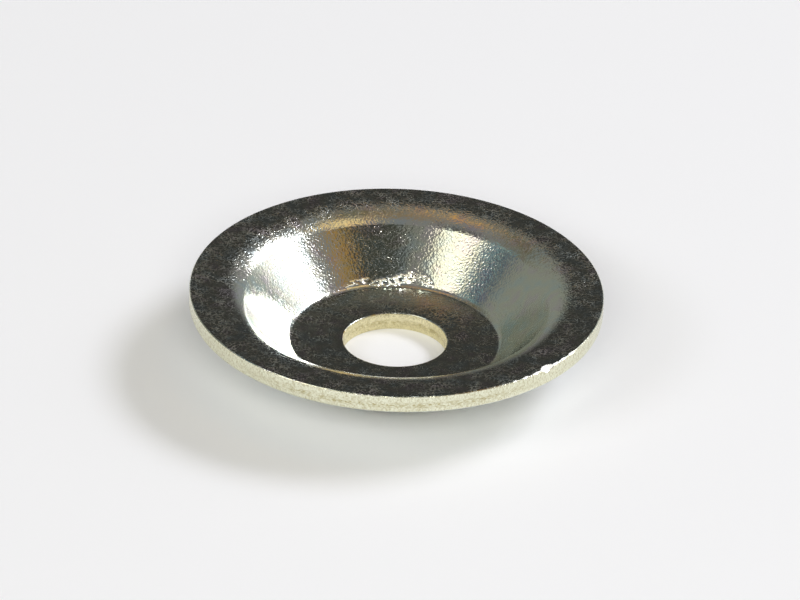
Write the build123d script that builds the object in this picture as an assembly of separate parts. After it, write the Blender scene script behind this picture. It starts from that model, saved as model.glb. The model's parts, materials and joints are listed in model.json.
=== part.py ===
from build123d import *
import math
import os

# A dished washer, pressed from one disc of zinc-plated sheet steel.
# It stands dish up on its flat floor. The origin is the centre of the bolt hole,
# on the underside of the floor, and +Z runs along the hole towards the open dish.
# All sizes are in millimetres and all angles in degrees.

# Sheet, outline and depth
SHEET = 1.5                 # thickness of the sheet, the same all the way through
OUTER_DIAMETER = 33.4       # over the cut edge of the rim
HOLE_DIAMETER = 8.4         # clears an M8 bolt
DISH_DEPTH = 4.67           # from the rim's top face down to the floor's top face

# Pressed form, from the rim inwards, measured on the face inside the dish.
# The floor's own width follows from these and from the outer diameter.
RIM_FLAT = 1.85             # width of the flat ring round the rim
RIM_BEND_RADIUS = 4.0       # rounded bend from the flat rim down towards the cone
CREASE_STEP = 5.0           # the bend stops this much short of the cone's slope, at a crease
CONE_ANGLE = 45.0           # slope of the straight, drawn side
FLOOR_BEND_RADIUS = 0.7     # hollow bend where the cone turns into the flat floor

# Cut edges: the blank is sheared from below, so its burr side is up
ROLLOVER_RADIUS = 0.25      # rounding that the shear pulled into the rim's lower edge
BURR_BREAK = 0.06           # tumbled break on the sharp upper edge of the rim
HOLE_ENTRY_BREAK = 0.12     # break where the punch went in, at the hole's top
HOLE_EXIT_BREAK = 0.08      # break on the hole's lower edge


def face_outline():
    """Joints of the upper face, from the rim's edge in to the hole, as (radius, height)."""
    cone = math.radians(CONE_ANGLE)
    crease = math.radians(CONE_ANGLE - CREASE_STEP)
    floor_z = SHEET
    rim_z = SHEET + DISH_DEPTH

    edge_r = OUTER_DIAMETER / 2
    rim_flat_r = edge_r - RIM_FLAT
    crease_r = rim_flat_r - RIM_BEND_RADIUS * math.sin(crease)
    crease_z = rim_z - RIM_BEND_RADIUS * (1 - math.cos(crease))
    cone_foot_z = floor_z + FLOOR_BEND_RADIUS * (1 - math.cos(cone))
    cone_foot_r = crease_r - (crease_z - cone_foot_z) / math.tan(cone)
    floor_r = cone_foot_r - FLOOR_BEND_RADIUS * math.sin(cone)
    return {
        "edge": (edge_r, rim_z),
        "rim_flat": (rim_flat_r, rim_z),
        "crease": (crease_r, crease_z),
        "cone_foot": (cone_foot_r, cone_foot_z),
        "floor": (floor_r, floor_z),
        "hole": (HOLE_DIAMETER / 2, floor_z),
    }


def underside_outline(face):
    """Joints of the lower face, one sheet thickness away from the upper one."""
    cone = math.radians(CONE_ANGLE)
    across_r = SHEET * math.sin(cone)
    across_z = SHEET * math.cos(cone)
    under_radius = RIM_BEND_RADIUS - SHEET

    # The lower bend is one smooth arc that meets the flat and the cone without a crease.
    foot_r = face["cone_foot"][0] + across_r
    foot_z = face["cone_foot"][1] - across_z
    rim_under_z = face["edge"][1] - SHEET
    cone_head_z = rim_under_z - under_radius * (1 - math.cos(cone))
    cone_head_r = foot_r + (cone_head_z - foot_z) / math.tan(cone)
    return {
        "hole": (face["hole"][0], 0),
        "floor": (face["floor"][0], 0),
        "cone_foot": (foot_r, foot_z),
        "cone_head": (cone_head_r, cone_head_z),
        "rim_flat": (cone_head_r + under_radius * math.sin(cone), rim_under_z),
        "edge": (face["edge"][0], rim_under_z),
    }


def washer_section():
    """Half section of the washer in the XZ plane, from the hole out to the rim's edge."""
    face = face_outline()
    under = underside_outline(face)
    under_rim_radius = RIM_BEND_RADIUS - SHEET
    under_floor_radius = FLOOR_BEND_RADIUS + SHEET

    with BuildSketch(Plane.XZ) as section:
        with BuildLine():
            # Upper face, from the rim in to the hole
            Line(face["edge"], face["rim_flat"])
            RadiusArc(face["rim_flat"], face["crease"], -RIM_BEND_RADIUS)
            Line(face["crease"], face["cone_foot"])
            RadiusArc(face["cone_foot"], face["floor"], FLOOR_BEND_RADIUS)
            Line(face["floor"], face["hole"])
            # Wall of the hole
            Line(face["hole"], under["hole"])
            # Underside, from the hole out to the rim
            Line(under["hole"], under["floor"])
            RadiusArc(under["floor"], under["cone_foot"], -under_floor_radius)
            Line(under["cone_foot"], under["cone_head"])
            RadiusArc(under["cone_head"], under["rim_flat"], under_rim_radius)
            Line(under["rim_flat"], under["edge"])
            # Sheared wall of the rim
            Line(under["edge"], face["edge"])
        make_face()
        broken_edges = [
            (face["hole"], HOLE_ENTRY_BREAK),
            (under["hole"], HOLE_EXIT_BREAK),
            (face["edge"], BURR_BREAK),
        ]
        for corner, size in broken_edges:
            chamfer(section.vertices().sort_by_distance(corner)[0], size)
        fillet(section.vertices().sort_by_distance(under["edge"])[0], ROLLOVER_RADIUS)
    return section.sketch


def washer():
    """The whole washer: its section turned once about the hole's axis."""
    with BuildPart() as part:
        add(washer_section())
        revolve(axis=Axis.Z)
    return part.part


os.makedirs("parts", exist_ok=True)
body = washer()
export_step(body, "parts/washer.step")
print("washer: volume", round(body.volume, 2), "mm3, box", body.bounding_box().size)
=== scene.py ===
"""A dished, zinc-plated sheet washer on a pale bench, under soft studio light.

The file is laid out as an add-on and is run as a script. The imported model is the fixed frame:
the washer's visible surface is spun from the same half section, and the camera, bench, lamps and
room stand round it. Lengths are in metres and angles in radians, except where a name says degrees.
"""

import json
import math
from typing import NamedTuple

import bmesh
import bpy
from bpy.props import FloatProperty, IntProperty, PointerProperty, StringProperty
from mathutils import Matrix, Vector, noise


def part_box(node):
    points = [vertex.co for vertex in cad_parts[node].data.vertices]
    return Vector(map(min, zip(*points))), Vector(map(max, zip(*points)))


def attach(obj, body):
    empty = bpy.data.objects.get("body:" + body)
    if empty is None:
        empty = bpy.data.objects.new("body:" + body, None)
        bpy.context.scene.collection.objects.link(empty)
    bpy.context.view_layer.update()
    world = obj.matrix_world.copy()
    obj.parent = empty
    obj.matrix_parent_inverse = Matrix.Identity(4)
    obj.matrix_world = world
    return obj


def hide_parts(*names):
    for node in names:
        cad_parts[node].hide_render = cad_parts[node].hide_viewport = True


bl_info = {
    "name": "Dished Washer",
    "version": (1, 0, 0),
    "blender": (4, 5, 0),
    "location": "3D View > Sidebar > Washer",
    "description": "Builds a pressed, zinc-plated dished washer and the studio it stands in",
    "category": "Object",
}

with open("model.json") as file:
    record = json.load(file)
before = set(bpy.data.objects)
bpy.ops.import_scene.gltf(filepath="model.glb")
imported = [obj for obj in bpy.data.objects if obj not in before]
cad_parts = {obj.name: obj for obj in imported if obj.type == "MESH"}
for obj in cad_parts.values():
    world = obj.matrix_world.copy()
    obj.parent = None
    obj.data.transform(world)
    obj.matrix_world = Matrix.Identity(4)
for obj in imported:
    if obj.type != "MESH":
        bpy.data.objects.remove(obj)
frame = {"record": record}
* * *
§ Requirements
The lines to transcribe begin at the line with "body = washer()" and end at the line with "import bmesh"; copy them exactly, both ends included.

§ Final answer
body = washer()
export_step(body, "parts/washer.step")
print("washer: volume", round(body.volume, 2), "mm3, box", body.bounding_box().size)
=== scene.py ===
"""A dished, zinc-plated sheet washer on a pale bench, under soft studio light.

The file is laid out as an add-on and is run as a script. The imported model is the fixed frame:
the washer's visible surface is spun from the same half section, and the camera, bench, lamps and
room stand round it. Lengths are in metres and angles in radians, except where a name says degrees.
"""

import json
import math
from typing import NamedTuple

import bmesh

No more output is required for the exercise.